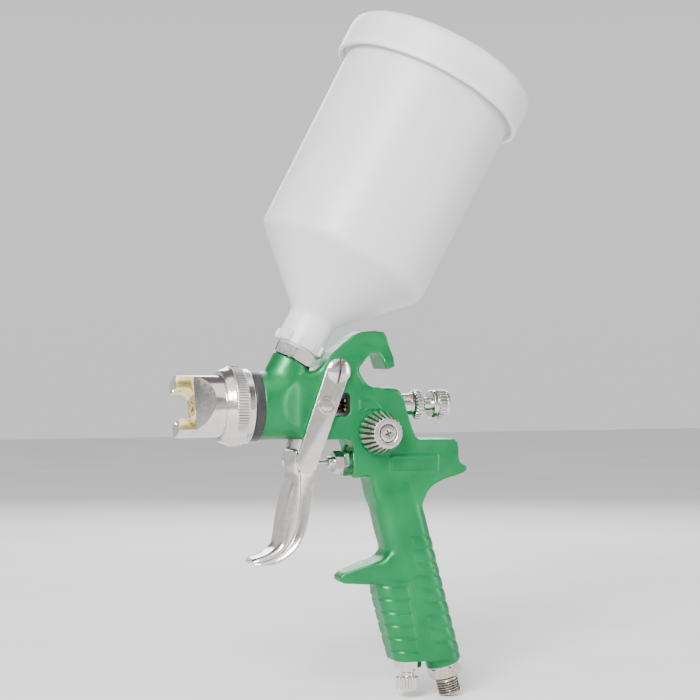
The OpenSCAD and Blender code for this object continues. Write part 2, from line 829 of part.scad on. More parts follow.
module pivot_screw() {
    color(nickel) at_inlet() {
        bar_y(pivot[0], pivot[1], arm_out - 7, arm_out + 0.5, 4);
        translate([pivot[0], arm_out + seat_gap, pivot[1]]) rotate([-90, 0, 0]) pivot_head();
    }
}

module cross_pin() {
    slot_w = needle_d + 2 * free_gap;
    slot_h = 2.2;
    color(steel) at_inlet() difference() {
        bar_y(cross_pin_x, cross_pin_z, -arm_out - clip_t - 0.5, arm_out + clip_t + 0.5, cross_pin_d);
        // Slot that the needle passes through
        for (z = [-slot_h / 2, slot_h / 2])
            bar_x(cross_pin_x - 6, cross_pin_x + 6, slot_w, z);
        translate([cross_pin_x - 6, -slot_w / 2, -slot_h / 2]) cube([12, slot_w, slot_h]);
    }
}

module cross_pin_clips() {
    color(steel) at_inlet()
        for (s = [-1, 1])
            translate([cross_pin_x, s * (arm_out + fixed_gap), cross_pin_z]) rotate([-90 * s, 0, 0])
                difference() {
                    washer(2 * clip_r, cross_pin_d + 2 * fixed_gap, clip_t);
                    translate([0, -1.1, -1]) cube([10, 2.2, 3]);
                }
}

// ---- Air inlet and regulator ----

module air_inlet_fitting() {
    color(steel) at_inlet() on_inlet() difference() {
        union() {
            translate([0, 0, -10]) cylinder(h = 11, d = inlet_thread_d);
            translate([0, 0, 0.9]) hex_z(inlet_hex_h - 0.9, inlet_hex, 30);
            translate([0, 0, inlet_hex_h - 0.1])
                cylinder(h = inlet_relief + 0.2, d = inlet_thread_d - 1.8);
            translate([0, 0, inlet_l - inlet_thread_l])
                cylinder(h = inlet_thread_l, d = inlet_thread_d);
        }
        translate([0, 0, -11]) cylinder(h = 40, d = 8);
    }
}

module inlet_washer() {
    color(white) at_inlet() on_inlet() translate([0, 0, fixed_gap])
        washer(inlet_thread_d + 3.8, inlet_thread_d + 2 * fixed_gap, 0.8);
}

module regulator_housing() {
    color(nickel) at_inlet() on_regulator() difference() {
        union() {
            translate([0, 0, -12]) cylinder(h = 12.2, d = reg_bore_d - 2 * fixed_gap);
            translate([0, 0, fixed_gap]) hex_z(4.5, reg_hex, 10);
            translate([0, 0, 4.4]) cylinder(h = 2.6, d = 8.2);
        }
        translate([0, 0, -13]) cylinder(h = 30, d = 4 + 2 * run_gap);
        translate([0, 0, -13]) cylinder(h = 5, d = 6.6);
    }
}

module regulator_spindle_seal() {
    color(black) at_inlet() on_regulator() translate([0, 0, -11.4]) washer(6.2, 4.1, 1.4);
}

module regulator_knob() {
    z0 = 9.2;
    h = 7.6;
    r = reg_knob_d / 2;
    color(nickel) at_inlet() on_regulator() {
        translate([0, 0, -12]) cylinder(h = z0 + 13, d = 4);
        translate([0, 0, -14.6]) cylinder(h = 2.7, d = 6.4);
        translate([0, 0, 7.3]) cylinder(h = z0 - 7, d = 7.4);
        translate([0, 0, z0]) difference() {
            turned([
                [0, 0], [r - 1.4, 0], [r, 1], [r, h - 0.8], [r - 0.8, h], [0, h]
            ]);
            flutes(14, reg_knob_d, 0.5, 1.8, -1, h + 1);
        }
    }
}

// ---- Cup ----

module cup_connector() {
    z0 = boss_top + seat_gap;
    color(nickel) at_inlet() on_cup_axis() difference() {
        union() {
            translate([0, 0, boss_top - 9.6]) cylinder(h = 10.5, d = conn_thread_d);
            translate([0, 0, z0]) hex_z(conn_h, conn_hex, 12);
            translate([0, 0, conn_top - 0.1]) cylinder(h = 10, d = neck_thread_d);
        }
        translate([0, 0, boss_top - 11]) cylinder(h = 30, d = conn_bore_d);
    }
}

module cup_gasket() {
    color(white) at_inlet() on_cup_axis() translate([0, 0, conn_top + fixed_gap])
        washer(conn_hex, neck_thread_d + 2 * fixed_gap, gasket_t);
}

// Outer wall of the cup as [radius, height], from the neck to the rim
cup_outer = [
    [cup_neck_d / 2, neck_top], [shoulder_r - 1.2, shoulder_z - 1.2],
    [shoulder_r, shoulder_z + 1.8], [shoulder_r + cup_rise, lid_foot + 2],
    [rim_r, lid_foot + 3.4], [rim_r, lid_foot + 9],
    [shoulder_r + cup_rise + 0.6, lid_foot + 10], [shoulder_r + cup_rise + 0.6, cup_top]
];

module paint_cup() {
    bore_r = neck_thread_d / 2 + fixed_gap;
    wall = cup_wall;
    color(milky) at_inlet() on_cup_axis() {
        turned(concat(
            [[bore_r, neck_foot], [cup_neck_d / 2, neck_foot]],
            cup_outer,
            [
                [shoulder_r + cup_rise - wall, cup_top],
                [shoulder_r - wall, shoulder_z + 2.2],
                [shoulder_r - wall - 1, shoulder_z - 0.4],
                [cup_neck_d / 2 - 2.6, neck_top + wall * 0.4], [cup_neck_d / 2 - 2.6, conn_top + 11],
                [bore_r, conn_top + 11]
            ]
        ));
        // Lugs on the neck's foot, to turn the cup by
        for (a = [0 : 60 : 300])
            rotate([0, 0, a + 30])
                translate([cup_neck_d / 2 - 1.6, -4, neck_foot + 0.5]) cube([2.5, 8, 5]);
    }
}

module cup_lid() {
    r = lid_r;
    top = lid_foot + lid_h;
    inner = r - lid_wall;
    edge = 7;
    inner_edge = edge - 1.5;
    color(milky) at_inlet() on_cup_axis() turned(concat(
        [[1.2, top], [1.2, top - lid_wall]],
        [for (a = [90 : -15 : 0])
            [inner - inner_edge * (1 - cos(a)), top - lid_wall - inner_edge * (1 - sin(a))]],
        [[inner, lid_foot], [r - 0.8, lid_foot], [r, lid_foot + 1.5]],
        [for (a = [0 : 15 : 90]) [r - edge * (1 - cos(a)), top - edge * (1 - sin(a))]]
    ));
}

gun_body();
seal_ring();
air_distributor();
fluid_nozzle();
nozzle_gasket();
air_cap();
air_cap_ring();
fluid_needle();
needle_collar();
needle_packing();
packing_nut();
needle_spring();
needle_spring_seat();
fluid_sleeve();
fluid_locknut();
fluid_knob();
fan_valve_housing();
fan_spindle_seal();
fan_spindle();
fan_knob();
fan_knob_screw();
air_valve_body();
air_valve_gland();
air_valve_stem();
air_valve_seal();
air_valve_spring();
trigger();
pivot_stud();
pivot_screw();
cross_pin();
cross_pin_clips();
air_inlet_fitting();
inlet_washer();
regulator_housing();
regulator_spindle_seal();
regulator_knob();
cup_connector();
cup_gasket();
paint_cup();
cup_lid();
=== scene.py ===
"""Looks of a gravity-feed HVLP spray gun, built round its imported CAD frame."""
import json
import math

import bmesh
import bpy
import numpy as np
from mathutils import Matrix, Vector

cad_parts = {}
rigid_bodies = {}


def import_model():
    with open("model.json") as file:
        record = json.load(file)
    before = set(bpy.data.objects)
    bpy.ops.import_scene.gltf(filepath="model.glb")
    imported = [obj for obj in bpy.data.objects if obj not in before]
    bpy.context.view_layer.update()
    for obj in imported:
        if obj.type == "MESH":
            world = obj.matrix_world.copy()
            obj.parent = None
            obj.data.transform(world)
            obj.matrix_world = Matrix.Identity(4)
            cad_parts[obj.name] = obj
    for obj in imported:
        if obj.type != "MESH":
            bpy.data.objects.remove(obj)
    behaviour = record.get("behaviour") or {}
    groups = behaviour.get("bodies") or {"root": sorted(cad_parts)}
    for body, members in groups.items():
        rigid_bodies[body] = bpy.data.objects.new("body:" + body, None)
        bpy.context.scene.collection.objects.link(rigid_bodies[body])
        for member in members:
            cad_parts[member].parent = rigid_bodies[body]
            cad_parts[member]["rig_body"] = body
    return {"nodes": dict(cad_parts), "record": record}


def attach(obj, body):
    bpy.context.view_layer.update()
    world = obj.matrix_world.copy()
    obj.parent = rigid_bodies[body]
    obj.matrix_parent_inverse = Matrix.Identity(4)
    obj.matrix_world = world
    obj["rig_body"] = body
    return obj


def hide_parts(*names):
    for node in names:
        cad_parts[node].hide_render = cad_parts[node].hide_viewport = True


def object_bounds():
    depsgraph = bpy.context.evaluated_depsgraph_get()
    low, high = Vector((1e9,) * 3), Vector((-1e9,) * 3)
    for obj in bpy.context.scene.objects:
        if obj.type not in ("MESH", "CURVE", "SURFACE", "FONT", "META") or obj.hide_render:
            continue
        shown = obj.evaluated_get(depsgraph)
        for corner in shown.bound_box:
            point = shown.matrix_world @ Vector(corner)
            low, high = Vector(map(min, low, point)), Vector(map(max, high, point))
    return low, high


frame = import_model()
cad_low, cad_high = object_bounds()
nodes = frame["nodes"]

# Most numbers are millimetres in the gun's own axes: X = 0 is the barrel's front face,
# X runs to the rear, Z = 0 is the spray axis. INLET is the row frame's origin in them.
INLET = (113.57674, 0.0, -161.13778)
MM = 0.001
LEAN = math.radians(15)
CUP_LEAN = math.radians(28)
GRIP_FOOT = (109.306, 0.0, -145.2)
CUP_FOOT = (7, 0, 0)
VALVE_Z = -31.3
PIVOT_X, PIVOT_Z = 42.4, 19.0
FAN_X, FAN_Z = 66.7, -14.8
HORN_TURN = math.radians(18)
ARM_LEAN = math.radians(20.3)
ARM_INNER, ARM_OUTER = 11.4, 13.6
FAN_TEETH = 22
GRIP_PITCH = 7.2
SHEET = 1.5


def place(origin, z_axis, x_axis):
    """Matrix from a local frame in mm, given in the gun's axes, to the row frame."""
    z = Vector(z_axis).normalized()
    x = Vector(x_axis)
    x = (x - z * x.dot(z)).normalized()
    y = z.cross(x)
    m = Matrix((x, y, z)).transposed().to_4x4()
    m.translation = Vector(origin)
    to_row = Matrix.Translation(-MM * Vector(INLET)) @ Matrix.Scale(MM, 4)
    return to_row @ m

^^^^

■ DO THIS
Would you quote everything above from the line containing "gun_body();" down to the line containing "imported = [obj"? Include both of those lines and nothing else.

■ CORRECT RESPONSE
gun_body();
seal_ring();
air_distributor();
fluid_nozzle();
nozzle_gasket();
air_cap();
air_cap_ring();
fluid_needle();
needle_collar();
needle_packing();
packing_nut();
needle_spring();
needle_spring_seat();
fluid_sleeve();
fluid_locknut();
fluid_knob();
fan_valve_housing();
fan_spindle_seal();
fan_spindle();
fan_knob();
fan_knob_screw();
air_valve_body();
air_valve_gland();
air_valve_stem();
air_valve_seal();
air_valve_spring();
trigger();
pivot_stud();
pivot_screw();
cross_pin();
cross_pin_clips();
air_inlet_fitting();
inlet_washer();
regulator_housing();
regulator_spindle_seal();
regulator_knob();
cup_connector();
cup_gasket();
paint_cup();
cup_lid();
=== scene.py ===
"""Looks of a gravity-feed HVLP spray gun, built round its imported CAD frame."""
import json
import math

import bmesh
import bpy
import numpy as np
from mathutils import Matrix, Vector

cad_parts = {}
rigid_bodies = {}


def import_model():
    with open("model.json") as file:
        record = json.load(file)
    before = set(bpy.data.objects)
    bpy.ops.import_scene.gltf(filepath="model.glb")
    imported = [obj for obj in bpy.data.objects if obj not in before]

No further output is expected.